Stored rows:
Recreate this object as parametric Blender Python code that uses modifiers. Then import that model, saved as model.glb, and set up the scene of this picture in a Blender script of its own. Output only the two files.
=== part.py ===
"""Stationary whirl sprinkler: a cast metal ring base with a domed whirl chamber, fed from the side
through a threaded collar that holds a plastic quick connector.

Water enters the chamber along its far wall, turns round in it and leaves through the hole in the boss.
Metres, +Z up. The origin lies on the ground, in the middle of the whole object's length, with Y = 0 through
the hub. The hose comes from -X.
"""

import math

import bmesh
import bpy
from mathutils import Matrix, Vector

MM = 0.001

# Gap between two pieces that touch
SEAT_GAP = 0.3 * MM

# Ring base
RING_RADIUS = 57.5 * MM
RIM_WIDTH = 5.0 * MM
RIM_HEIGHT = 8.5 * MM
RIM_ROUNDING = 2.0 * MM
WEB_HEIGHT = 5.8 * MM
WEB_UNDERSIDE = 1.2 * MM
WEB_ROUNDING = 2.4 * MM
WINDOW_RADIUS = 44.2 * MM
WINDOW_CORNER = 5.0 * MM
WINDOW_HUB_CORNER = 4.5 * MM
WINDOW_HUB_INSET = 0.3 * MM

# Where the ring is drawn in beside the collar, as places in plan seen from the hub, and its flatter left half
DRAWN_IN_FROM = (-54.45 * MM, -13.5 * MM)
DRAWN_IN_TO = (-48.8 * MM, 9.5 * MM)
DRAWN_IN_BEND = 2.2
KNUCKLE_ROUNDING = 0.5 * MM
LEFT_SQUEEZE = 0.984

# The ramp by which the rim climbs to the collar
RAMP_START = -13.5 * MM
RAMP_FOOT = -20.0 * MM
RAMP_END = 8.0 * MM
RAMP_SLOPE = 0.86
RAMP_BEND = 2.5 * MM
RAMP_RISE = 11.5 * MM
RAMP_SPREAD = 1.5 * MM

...

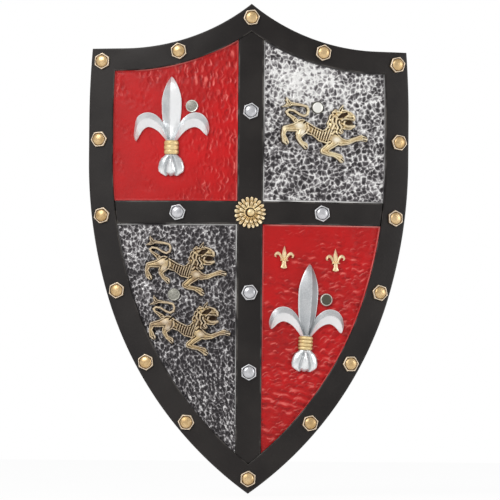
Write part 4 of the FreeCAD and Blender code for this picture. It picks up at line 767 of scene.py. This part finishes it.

* * *

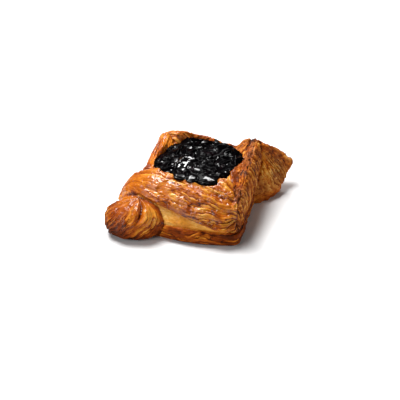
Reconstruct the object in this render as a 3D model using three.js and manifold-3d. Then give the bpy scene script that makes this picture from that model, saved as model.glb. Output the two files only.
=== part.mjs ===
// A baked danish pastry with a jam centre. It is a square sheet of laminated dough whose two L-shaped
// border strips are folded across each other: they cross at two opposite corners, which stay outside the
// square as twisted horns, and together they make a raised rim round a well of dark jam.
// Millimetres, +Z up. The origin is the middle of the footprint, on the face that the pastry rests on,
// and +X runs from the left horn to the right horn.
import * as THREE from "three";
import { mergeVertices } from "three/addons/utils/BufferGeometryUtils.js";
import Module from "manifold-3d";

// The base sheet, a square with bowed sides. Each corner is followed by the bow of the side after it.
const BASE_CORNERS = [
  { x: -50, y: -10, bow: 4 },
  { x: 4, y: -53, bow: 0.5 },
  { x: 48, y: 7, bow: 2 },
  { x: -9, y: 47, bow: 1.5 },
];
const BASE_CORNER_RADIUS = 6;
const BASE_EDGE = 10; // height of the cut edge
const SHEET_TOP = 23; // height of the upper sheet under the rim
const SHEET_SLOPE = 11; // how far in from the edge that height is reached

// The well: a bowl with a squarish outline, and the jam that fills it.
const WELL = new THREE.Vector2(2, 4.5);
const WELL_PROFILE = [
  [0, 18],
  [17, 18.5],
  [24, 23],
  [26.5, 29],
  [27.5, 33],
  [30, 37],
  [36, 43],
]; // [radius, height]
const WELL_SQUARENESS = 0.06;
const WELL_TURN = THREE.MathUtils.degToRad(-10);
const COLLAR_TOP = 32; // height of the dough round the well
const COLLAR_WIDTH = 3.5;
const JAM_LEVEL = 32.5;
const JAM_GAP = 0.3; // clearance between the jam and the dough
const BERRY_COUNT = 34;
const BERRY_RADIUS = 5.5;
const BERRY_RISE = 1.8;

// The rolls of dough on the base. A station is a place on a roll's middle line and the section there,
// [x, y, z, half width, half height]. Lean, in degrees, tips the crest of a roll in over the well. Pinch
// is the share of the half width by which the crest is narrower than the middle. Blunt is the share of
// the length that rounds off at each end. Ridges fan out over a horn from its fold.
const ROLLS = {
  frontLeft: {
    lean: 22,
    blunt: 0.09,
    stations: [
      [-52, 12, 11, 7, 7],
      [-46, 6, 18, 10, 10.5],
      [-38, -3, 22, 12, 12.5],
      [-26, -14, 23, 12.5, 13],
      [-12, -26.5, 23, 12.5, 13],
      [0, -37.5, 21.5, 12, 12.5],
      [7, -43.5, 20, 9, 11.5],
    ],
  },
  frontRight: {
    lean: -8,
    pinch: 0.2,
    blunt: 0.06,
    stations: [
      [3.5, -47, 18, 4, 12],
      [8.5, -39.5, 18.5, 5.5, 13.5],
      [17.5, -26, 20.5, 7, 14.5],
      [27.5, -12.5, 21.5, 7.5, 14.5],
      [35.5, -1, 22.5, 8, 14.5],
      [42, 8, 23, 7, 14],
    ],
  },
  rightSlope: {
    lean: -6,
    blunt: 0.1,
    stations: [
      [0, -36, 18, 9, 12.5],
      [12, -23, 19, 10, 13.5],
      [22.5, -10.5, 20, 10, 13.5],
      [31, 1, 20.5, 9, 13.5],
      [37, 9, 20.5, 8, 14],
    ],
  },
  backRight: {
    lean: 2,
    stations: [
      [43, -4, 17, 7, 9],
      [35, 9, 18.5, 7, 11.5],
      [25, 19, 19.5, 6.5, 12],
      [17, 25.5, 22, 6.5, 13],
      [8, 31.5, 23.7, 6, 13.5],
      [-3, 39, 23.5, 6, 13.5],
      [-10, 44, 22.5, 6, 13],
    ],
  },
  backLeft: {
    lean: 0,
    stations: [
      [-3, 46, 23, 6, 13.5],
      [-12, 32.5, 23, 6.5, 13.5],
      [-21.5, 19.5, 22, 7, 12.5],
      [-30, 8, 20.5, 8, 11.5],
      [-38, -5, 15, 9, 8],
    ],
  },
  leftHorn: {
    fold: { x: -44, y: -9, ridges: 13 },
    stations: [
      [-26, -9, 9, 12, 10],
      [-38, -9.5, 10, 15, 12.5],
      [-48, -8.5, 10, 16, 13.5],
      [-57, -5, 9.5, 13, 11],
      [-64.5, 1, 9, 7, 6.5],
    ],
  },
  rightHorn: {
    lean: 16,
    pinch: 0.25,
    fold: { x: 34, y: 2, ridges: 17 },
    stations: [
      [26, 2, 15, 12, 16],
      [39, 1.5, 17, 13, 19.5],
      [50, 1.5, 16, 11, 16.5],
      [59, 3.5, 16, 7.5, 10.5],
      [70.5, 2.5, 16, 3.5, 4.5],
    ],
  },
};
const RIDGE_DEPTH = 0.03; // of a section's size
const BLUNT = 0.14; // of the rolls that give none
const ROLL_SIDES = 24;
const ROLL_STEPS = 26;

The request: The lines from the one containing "Recreate this object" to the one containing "RAMP_SPREAD = 1.5 * MM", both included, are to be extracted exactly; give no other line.

Task output:
Recreate this object as parametric Blender Python code that uses modifiers. Then import that model, saved as model.glb, and set up the scene of this picture in a Blender script of its own. Output only the two files.
=== part.py ===
"""Stationary whirl sprinkler: a cast metal ring base with a domed whirl chamber, fed from the side
through a threaded collar that holds a plastic quick connector.

Water enters the chamber along its far wall, turns round in it and leaves through the hole in the boss.
Metres, +Z up. The origin lies on the ground, in the middle of the whole object's length, with Y = 0 through
the hub. The hose comes from -X.
"""

import math

import bmesh
import bpy
from mathutils import Matrix, Vector

MM = 0.001

# Gap between two pieces that touch
SEAT_GAP = 0.3 * MM

# Ring base
RING_RADIUS = 57.5 * MM
RIM_WIDTH = 5.0 * MM
RIM_HEIGHT = 8.5 * MM
RIM_ROUNDING = 2.0 * MM
WEB_HEIGHT = 5.8 * MM
WEB_UNDERSIDE = 1.2 * MM
WEB_ROUNDING = 2.4 * MM
WINDOW_RADIUS = 44.2 * MM
WINDOW_CORNER = 5.0 * MM
WINDOW_HUB_CORNER = 4.5 * MM
WINDOW_HUB_INSET = 0.3 * MM

# Where the ring is drawn in beside the collar, as places in plan seen from the hub, and its flatter left half
DRAWN_IN_FROM = (-54.45 * MM, -13.5 * MM)
DRAWN_IN_TO = (-48.8 * MM, 9.5 * MM)
DRAWN_IN_BEND = 2.2
KNUCKLE_ROUNDING = 0.5 * MM
LEFT_SQUEEZE = 0.984

# The ramp by which the rim climbs to the collar
RAMP_START = -13.5 * MM
RAMP_FOOT = -20.0 * MM
RAMP_END = 8.0 * MM
RAMP_SLOPE = 0.86
RAMP_BEND = 2.5 * MM
RAMP_RISE = 11.5 * MM
RAMP_SPREAD = 1.5 * MM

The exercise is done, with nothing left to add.